HDP Başkanı Selahattin Demirtaş cezaevinde yedinci yılını dolduruyor. Bu yöne oy kullananların da ifade ettiği üzere siyasi dokunulmazlığı Anayasaya aykırı olarak kaldırıldı.

Osman Kavala 2172 gündür cezaevinde… Kaç kere beraat ettiği suçlardan(!) yeniden mahkûmiyetler verildi. Toplam 120 gün hapis yatan eski mağdur Erdoğan, Kavala’nın beraat ettiği günün akşamında “tahliye etmeye kalktılar” diye tepki gösterdi. Kavala’ye jet hızıyla yeni dava açıldı, tutuklama kararı da aynı hızla geldi. Beraat ettiği halde hapiste kaldı.
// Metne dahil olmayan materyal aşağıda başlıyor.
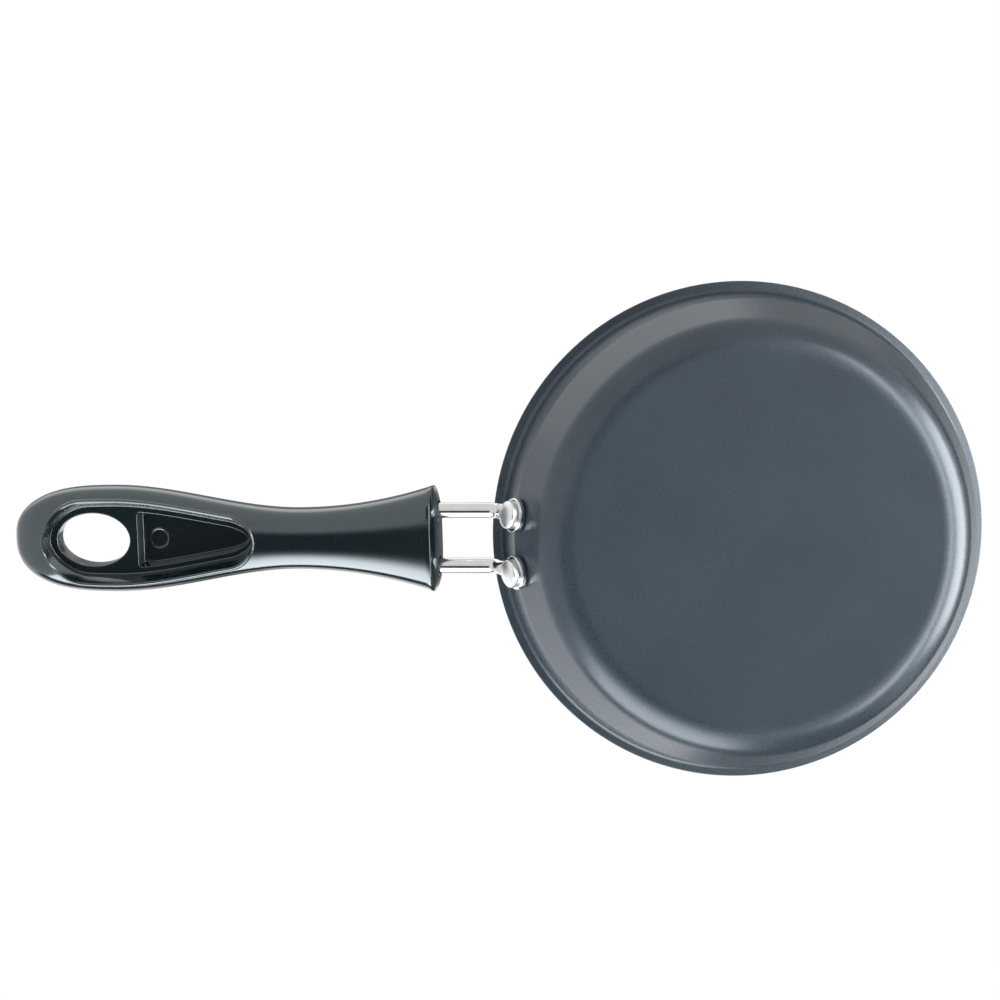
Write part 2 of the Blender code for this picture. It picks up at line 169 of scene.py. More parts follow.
class EGGPAN_PG_pan(bpy.types.PropertyGroup):
    rim_radius: length("Rim radius", "Half the width across the rim", PAN_BOX[1][0])
    height: length("Height", "From the base to the top of the rim", 31.0 * MM)
    sheet: length("Sheet", "Thickness of the pressed sheet", 0.9 * MM)
    base_corner: length("Base corner", "Outer radius between base and wall", 10.5 * MM)
    wall_slope: angle("Wall slope", "Lean of the lower wall from upright", 21.0)
    rim_overhang: length("Rim overhang", "How far the rim stands out past the crease", 4.6 * MM)
    crease_height: length("Crease height", "Height of the crease in the wall", 18.6 * MM)
    crease_rounding: length("Crease rounding", "Outer radius of the crease", 1.4 * MM)
    neck_slope: angle("Neck slope", "Lean of the neck above the crease from upright", 8.6)
    lip_slope: angle("Lip slope", "Rise of the flared lip from level", 12.0)
    lip_bend: length("Lip bend", "Inner radius between neck and lip", 1.6 * MM)


class EGGPAN_PG_handle(bpy.types.PropertyGroup):
    wire: length("Wire", "Thickness of the round wire", 4.3 * MM)
    spacing: length("Spacing", "Distance between the two prongs", 15.6 * MM)
    rise: angle("Rise", "Angle of the handle above level", 16.0)
    roll: angle("Roll", "Small turn of the handle about its own length", 5.0)
    corner: length("Corner", "Radius where a prong turns down the wall", 5.0 * MM)
    drop: length("Drop", "From a rivet down the wall to the prong's corner", 9.5 * MM)
    in_grip: length("Wire in grip", "Straight length of each prong inside the grip", 13.1 * MM)
    turn: length("Turn", "Radius of the bend inside the grip", 7.79 * MM)
    eye: length("Eye", "Width of each pressed eye", 9.6 * MM)
    eye_thickness: length("Eye thickness", "Thickness of each pressed eye", 1.8 * MM)
    eye_shift: length("Eye shift", "How far both eyes sit to one side", 0.9 * MM)
    below_crease: length("Below crease", "From the crease down to the rivets", 1.6 * MM)
    clearance: length("Clearance", "Gap between pieces that touch", 0.3 * MM)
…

Bu durum “yargıya müdahale” sayılmadı!

Avrupa Konseyi Parlamenter Meclisi 2023 Vaclav Havel İnsan Hakları Ödülü’ne Osman Kavala’yı layık gördü.   Bu ödüle kadar Kavala’yı görmeyen Adalet Bakanı Yılmaz Tunç, hak-hukuk(!) dolu bir açıklama yaptı:

 "Ülkemizde Yargıtay’ca onanarak hakkındaki mahkûmiyet kararı kesinleşen bir hükümlüye Avrupa Konseyi Parlamenter Meclisinde sözde insan hakları ödülü verilmesi kabul edilemez!”

∗∗∗

Türkiye İşçi Partisi (TİP) 1 Ekim 2023 Pazar günü Hatay’dan Ankara’ya doğru büyük ve uzun bir yürüyüş başlattı. Adında olan “adalet” kelimesiyle bütün bağlarını kopartmış olan iktidarın adaletsizliklerinde yeni bir zirve olan Can Atalay için TİP yürüyor!

Sadece Can için mi?

Ülkedeki tüm adaletsizliklere karşı yapılan bir yürüyüş bu… Can Atalay, Anayasa’ya göre aday oldu, Yüksek Seçim Kurulu adaylığını onayladı ve 14 Mayıs 2023 seçimlerinde Hatay’dan milletvekili seçildi. Mazbatası, TBMM’sinde odası hazırlandı. Yemin töreninde adı okundu. TBMM İnsan Hakları Komisyonuna oy birliğiyle seçildi.  Bütün bunlara karşı hâlâ cezaevinde rehin olarak tutuluyor!

Can Atalay Meclis’deki koltuğuna oturmadan orada bulunan bütün seçilmişler diken üzerinde olduklarını bilmelidirler. Bu keyfi “yerli-milli” piyango hepsine çıkabilir! O yüzden TİP’in yürüyüşü parlamenter demokrasi için de yapılan bir eylem olarak görülmeli, bütün vekiller yürüyüş kolunda yer almalıdırlar.

Bunları yerine getirdikten sonra ancak yazının ilk bölümüne dönerek Filistin halkının insan haklarını telaffuz edebilir hale gelebiliriz.

Yolumuz uzun ama imkânsız değil:

Filistin’den Kavala’ya demokrasiden Atalay’a!